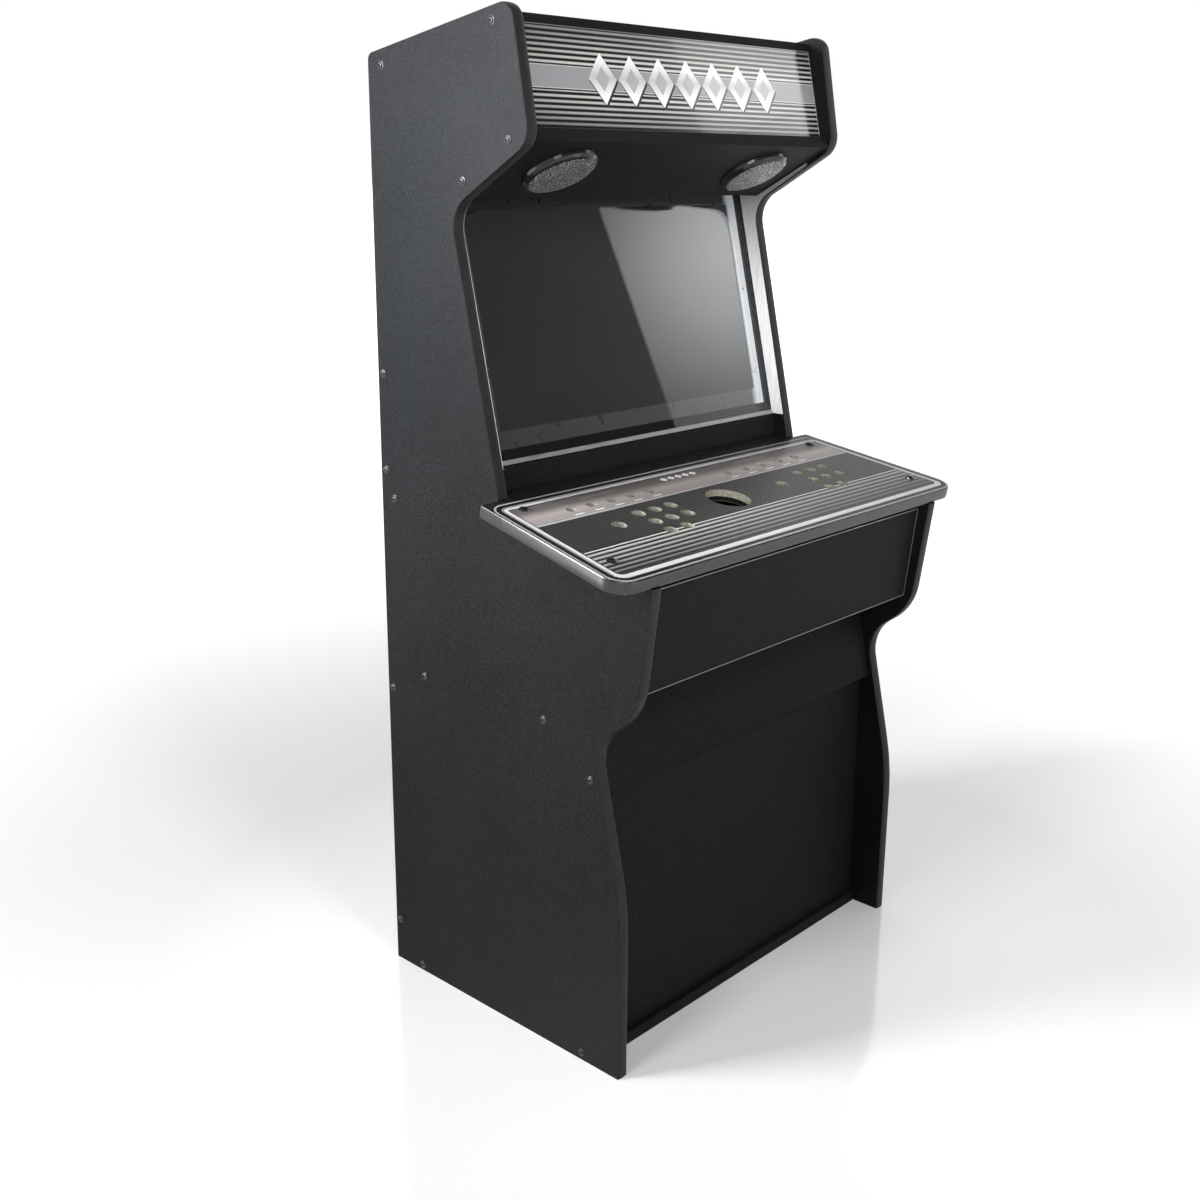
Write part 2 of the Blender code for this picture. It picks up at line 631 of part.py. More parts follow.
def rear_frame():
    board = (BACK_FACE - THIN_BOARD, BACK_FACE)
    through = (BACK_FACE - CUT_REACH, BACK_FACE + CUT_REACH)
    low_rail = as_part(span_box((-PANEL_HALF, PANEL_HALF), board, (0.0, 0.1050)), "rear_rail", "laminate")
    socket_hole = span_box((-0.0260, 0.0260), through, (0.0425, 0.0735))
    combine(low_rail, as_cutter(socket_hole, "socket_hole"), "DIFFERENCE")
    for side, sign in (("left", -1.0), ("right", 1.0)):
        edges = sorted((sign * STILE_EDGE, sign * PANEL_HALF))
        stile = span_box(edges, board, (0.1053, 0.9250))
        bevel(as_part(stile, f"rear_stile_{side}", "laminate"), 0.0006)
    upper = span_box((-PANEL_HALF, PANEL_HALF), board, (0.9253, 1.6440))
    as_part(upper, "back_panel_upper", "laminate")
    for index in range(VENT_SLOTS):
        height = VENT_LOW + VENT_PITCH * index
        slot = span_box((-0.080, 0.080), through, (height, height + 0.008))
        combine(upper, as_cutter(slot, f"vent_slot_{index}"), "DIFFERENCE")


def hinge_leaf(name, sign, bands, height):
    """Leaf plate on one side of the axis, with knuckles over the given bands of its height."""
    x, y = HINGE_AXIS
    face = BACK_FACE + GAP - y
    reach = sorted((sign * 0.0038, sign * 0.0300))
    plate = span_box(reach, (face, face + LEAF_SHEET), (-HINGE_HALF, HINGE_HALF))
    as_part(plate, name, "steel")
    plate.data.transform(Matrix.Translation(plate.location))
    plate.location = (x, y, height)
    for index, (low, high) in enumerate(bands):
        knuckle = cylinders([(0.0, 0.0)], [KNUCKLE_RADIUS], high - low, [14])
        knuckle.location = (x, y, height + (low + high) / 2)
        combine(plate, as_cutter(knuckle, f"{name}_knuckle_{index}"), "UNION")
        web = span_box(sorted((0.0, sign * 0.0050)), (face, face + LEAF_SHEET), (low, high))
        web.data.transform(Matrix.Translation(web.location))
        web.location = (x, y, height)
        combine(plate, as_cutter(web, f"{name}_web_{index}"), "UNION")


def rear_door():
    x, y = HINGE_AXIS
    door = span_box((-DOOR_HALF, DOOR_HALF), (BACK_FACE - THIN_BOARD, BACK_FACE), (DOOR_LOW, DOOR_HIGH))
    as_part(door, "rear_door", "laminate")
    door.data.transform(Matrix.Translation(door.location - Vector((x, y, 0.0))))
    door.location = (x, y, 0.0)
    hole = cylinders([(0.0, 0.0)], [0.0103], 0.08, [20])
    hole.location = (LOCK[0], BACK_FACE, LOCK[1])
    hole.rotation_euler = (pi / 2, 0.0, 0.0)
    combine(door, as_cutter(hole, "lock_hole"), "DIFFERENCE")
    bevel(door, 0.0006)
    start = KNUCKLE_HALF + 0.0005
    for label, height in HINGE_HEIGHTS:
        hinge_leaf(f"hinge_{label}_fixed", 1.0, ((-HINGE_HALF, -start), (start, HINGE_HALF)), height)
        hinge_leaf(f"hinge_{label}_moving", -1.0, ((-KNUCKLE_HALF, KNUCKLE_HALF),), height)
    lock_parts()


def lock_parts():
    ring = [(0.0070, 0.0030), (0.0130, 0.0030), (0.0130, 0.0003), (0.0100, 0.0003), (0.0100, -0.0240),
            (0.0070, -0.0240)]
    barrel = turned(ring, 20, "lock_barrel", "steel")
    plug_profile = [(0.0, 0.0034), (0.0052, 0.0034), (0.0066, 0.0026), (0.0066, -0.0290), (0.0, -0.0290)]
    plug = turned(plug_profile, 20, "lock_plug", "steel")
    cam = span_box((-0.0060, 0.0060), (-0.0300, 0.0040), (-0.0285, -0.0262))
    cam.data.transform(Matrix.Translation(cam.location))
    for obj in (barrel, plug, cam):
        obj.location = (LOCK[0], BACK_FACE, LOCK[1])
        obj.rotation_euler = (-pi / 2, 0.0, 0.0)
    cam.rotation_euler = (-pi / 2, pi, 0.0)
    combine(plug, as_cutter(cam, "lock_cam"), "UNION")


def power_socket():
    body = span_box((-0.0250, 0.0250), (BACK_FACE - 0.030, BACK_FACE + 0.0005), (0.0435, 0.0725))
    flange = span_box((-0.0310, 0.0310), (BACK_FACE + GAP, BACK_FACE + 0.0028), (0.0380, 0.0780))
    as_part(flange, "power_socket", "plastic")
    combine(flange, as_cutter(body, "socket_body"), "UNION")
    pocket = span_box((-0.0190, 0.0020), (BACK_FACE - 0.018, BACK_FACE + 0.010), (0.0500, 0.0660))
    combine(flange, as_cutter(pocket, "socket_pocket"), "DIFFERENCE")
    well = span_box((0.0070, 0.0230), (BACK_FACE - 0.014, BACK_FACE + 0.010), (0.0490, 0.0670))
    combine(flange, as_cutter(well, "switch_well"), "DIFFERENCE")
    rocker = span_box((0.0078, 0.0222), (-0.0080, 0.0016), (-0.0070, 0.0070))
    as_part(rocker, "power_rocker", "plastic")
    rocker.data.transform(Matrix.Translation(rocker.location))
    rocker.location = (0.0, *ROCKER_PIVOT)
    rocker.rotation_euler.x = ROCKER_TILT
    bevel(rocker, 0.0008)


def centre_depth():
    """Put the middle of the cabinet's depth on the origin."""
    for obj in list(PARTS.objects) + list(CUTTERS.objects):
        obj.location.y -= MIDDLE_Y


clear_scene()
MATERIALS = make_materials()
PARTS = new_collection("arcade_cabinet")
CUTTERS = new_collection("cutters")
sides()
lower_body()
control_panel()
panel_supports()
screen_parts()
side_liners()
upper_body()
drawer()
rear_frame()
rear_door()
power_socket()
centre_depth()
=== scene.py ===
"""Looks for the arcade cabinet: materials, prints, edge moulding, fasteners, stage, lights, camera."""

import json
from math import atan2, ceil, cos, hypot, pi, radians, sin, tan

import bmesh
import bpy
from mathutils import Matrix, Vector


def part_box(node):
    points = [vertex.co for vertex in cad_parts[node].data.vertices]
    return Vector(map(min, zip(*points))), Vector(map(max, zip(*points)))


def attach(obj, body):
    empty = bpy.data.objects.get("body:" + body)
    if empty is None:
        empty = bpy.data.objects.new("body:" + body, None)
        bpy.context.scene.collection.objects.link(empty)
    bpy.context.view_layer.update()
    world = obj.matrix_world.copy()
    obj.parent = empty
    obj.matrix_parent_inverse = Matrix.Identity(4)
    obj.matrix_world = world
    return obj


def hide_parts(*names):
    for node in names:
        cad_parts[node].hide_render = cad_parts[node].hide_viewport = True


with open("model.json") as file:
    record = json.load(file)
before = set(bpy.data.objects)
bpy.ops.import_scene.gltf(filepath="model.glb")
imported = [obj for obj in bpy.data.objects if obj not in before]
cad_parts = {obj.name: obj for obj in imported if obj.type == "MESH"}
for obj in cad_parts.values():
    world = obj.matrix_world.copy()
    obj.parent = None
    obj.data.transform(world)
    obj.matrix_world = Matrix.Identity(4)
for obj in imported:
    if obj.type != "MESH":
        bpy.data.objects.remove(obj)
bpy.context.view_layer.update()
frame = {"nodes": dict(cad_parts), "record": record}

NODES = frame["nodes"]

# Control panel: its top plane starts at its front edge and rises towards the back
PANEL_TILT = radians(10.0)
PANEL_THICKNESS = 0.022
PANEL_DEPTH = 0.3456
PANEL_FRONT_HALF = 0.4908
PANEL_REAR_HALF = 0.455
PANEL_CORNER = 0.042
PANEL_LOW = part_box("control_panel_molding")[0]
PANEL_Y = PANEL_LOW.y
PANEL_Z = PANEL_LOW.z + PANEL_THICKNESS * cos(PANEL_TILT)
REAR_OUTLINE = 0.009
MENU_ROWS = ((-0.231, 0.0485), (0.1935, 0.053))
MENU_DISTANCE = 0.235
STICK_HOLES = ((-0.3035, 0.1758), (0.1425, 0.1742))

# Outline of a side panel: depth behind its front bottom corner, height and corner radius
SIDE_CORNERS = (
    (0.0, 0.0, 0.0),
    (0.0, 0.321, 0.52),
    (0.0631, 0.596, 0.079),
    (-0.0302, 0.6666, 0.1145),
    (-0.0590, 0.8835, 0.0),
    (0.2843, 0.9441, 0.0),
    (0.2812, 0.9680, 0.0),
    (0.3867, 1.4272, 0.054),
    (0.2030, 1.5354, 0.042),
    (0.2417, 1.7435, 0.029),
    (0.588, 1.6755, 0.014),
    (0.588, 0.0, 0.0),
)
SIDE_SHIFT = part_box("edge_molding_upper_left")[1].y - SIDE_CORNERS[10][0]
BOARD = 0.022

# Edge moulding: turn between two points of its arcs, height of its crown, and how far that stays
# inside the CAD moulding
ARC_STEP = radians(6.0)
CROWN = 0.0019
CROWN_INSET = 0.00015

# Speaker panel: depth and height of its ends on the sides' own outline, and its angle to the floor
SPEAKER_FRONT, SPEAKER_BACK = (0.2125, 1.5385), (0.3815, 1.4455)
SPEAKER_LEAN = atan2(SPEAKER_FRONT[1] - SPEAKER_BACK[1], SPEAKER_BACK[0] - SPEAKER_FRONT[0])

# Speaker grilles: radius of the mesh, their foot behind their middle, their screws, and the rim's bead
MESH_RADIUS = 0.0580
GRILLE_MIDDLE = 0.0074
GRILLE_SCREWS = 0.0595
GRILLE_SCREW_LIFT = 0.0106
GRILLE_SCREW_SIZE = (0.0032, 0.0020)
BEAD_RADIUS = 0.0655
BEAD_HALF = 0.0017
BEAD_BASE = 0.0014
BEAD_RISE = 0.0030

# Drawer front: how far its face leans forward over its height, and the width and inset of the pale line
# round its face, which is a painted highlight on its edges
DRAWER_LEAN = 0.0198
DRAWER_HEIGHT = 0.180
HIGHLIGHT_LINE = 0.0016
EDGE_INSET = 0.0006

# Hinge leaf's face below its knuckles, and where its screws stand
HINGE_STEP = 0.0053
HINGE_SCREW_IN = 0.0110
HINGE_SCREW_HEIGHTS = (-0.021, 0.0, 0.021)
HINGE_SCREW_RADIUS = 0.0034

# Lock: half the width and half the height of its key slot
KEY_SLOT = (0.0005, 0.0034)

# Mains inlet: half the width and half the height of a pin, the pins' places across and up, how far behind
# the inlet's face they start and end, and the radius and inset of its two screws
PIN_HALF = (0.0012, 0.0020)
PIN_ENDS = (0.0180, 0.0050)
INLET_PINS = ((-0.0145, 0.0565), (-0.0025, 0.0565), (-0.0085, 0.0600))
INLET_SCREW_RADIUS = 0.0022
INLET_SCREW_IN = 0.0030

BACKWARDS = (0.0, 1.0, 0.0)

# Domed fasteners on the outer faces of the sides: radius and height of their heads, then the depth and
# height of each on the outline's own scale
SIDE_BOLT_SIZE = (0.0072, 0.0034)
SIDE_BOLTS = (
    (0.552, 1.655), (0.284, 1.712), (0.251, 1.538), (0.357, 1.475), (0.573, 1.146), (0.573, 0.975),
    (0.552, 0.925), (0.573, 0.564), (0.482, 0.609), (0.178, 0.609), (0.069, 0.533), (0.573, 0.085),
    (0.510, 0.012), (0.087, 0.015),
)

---

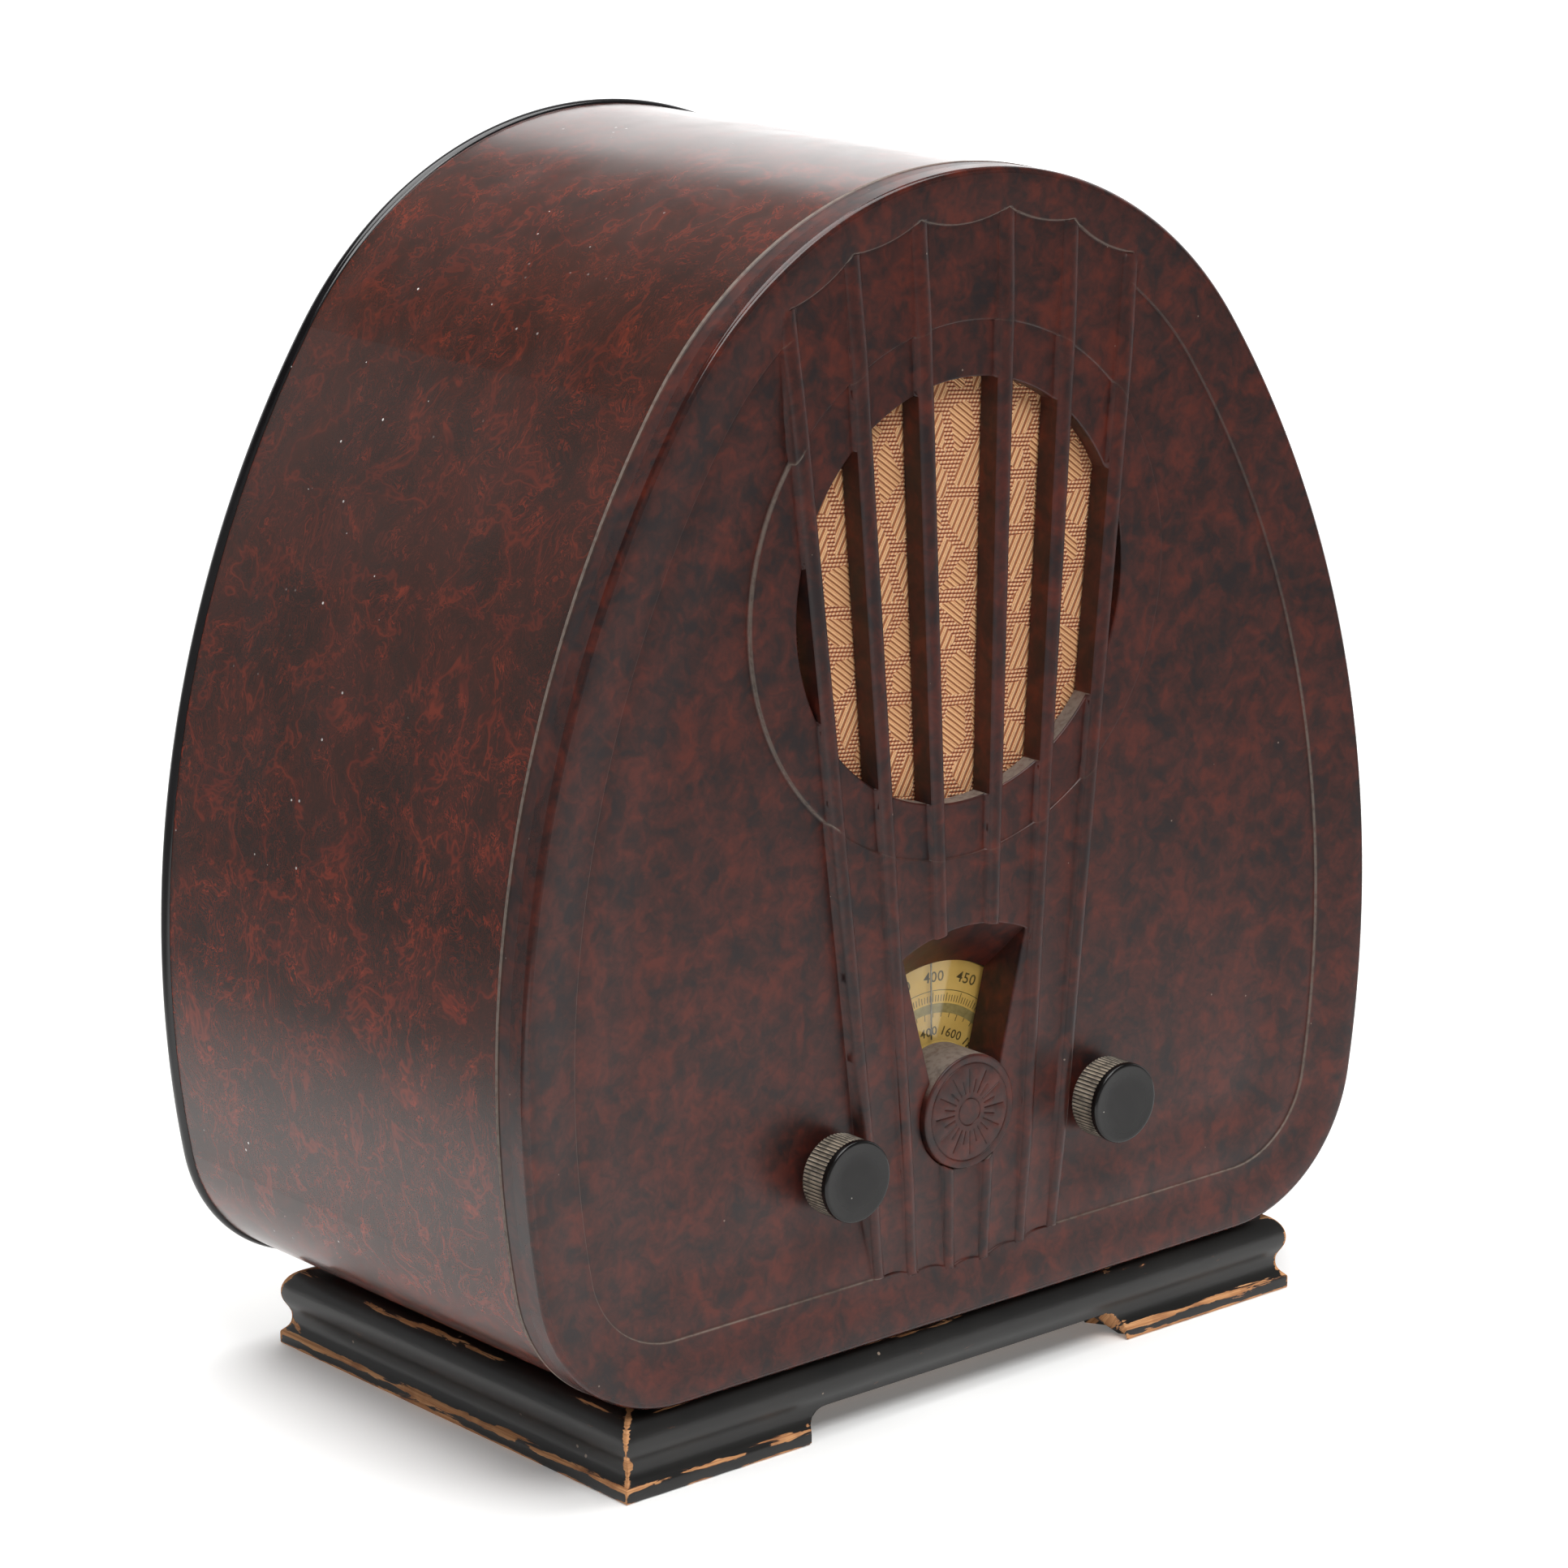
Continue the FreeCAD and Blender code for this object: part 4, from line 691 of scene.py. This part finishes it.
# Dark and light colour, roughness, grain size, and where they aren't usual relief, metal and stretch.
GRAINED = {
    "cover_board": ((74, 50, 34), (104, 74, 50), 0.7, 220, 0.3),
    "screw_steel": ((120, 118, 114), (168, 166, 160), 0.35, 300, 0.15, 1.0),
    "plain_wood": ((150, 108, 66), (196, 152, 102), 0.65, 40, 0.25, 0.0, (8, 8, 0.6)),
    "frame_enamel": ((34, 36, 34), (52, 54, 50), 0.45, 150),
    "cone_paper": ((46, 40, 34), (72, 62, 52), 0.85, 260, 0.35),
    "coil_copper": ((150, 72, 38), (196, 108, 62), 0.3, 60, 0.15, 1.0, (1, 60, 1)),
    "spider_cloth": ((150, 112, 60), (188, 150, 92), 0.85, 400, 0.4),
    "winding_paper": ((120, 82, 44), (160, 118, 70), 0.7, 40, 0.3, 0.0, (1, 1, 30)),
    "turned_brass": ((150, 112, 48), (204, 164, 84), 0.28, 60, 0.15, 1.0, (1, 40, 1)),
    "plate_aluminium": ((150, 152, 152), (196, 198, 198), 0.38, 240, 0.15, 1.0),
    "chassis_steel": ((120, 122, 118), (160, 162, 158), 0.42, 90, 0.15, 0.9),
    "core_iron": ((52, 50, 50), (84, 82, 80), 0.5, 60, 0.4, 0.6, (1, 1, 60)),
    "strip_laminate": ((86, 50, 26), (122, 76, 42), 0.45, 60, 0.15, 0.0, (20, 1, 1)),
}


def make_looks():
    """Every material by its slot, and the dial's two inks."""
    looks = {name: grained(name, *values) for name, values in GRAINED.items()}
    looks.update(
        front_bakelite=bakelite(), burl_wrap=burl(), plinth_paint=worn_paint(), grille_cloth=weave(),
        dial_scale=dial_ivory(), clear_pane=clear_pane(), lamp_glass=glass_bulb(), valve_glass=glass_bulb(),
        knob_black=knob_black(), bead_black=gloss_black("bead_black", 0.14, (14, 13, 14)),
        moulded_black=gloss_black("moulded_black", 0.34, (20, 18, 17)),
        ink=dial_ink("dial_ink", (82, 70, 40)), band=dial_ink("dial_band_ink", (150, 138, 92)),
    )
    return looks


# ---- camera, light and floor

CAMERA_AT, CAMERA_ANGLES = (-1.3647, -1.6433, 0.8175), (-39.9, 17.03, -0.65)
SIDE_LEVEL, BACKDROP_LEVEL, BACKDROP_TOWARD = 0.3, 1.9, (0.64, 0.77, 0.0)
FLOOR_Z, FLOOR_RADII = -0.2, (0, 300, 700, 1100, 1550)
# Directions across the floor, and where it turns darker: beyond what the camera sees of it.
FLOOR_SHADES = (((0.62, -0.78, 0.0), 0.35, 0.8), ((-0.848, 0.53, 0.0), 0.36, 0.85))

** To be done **
In the listing above, find the line with "clear_scene()" and the line with "for node in". Output those two lines and every line between them, exactly as written.

** Task answer **
clear_scene()
MATERIALS = make_materials()
PARTS = new_collection("arcade_cabinet")
CUTTERS = new_collection("cutters")
sides()
lower_body()
control_panel()
panel_supports()
screen_parts()
side_liners()
upper_body()
drawer()
rear_frame()
rear_door()
power_socket()
centre_depth()
=== scene.py ===
"""Looks for the arcade cabinet: materials, prints, edge moulding, fasteners, stage, lights, camera."""

import json
from math import atan2, ceil, cos, hypot, pi, radians, sin, tan

import bmesh
import bpy
from mathutils import Matrix, Vector


def part_box(node):
    points = [vertex.co for vertex in cad_parts[node].data.vertices]
    return Vector(map(min, zip(*points))), Vector(map(max, zip(*points)))


def attach(obj, body):
    empty = bpy.data.objects.get("body:" + body)
    if empty is None:
        empty = bpy.data.objects.new("body:" + body, None)
        bpy.context.scene.collection.objects.link(empty)
    bpy.context.view_layer.update()
    world = obj.matrix_world.copy()
    obj.parent = empty
    obj.matrix_parent_inverse = Matrix.Identity(4)
    obj.matrix_world = world
    return obj


def hide_parts(*names):
    for node in names:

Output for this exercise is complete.